Before you were born, even before you were formed in your mother’s womb, God chose you to be His own. It was for you that He sent His only Son to be born of Mary. Jesus fulfilled the law on your behalf. He was scorned and abused and nailed to a cross in your place. He willingly offered up Himself as the perfect sacrifice to atone for your sins. If the Lord did not care about you, if He did not love you, He would not have done these things.
Not only does He want you to know and believe His grace in this life, He also wants you to reign with Him in heaven. That is how important you are to Him, how much you matter. And the doing is all God’s. You are not His child because you were somehow more worthy than others, or deserved it because of your troubles. Just as God in His own wisdom and grace chose Elizabeth to bear John the Baptizer, and Mary to bear the Christ, so He has chosen you. He has chosen to lift you up out of your sins and share His own honor and glory with you.
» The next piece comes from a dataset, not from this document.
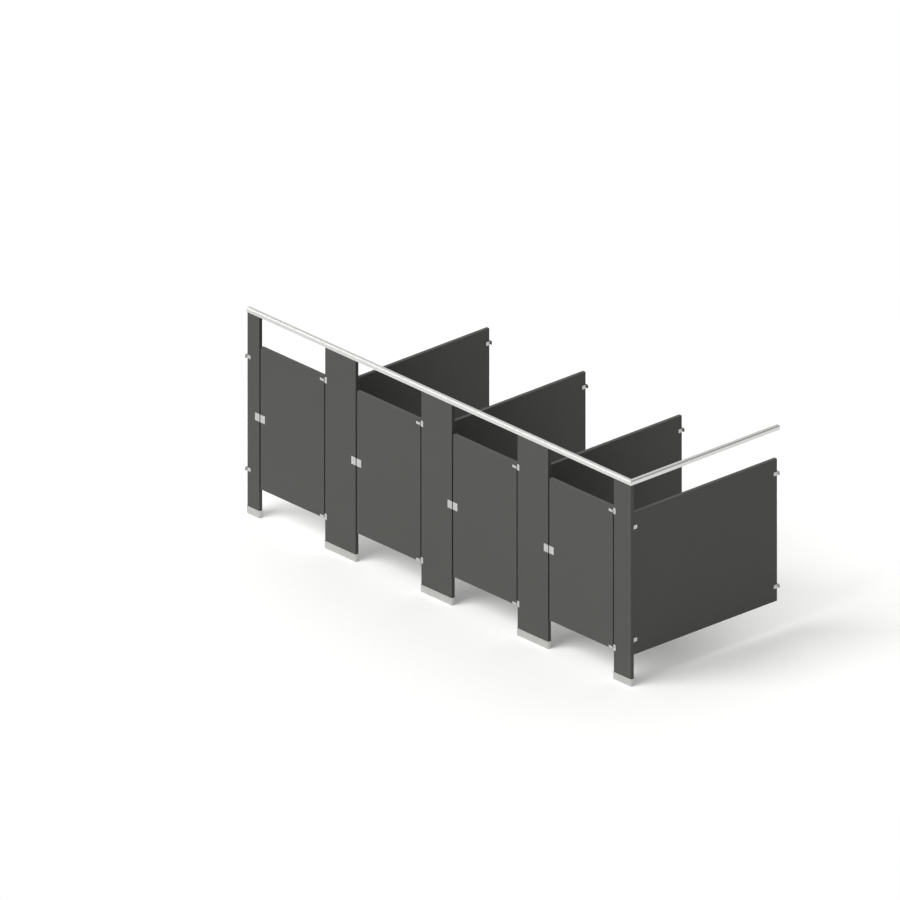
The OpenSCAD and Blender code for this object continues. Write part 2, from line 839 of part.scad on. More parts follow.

Mary knew that her worth in God’s sight was totally due to His merciful disposition. In her beautiful Magnificat she sang, “My soul magnifies the Lord… for he has looked on the humble estate of his servant…. for he who is mighty has done great things for me, and holy is his name” (Lk. 1:46,48,49). The Lord kept His promise, but not in a way that everyone would have expected. He turned a poor, obscure woman into the mother of God. And He has made you, weak and poor in spirit, into a child of God. The Lord Exalts the Lowly.
As you hear His Word with humble faith, Jesus visits you with His blessings. He gives you His gifts of forgiveness and life, so that you also are filled with joy and wonder. And you are strengthened in the faith, so that whenever He does come visibly, you will be ready for His coming. Then you will live not for the celebration that will be sometime in the future, but for the celebration that is.
Glory be to the Father and to the Son and to the Holy Ghost; as it was in the beginning, is now, and ever shall be, forevermore. Amen.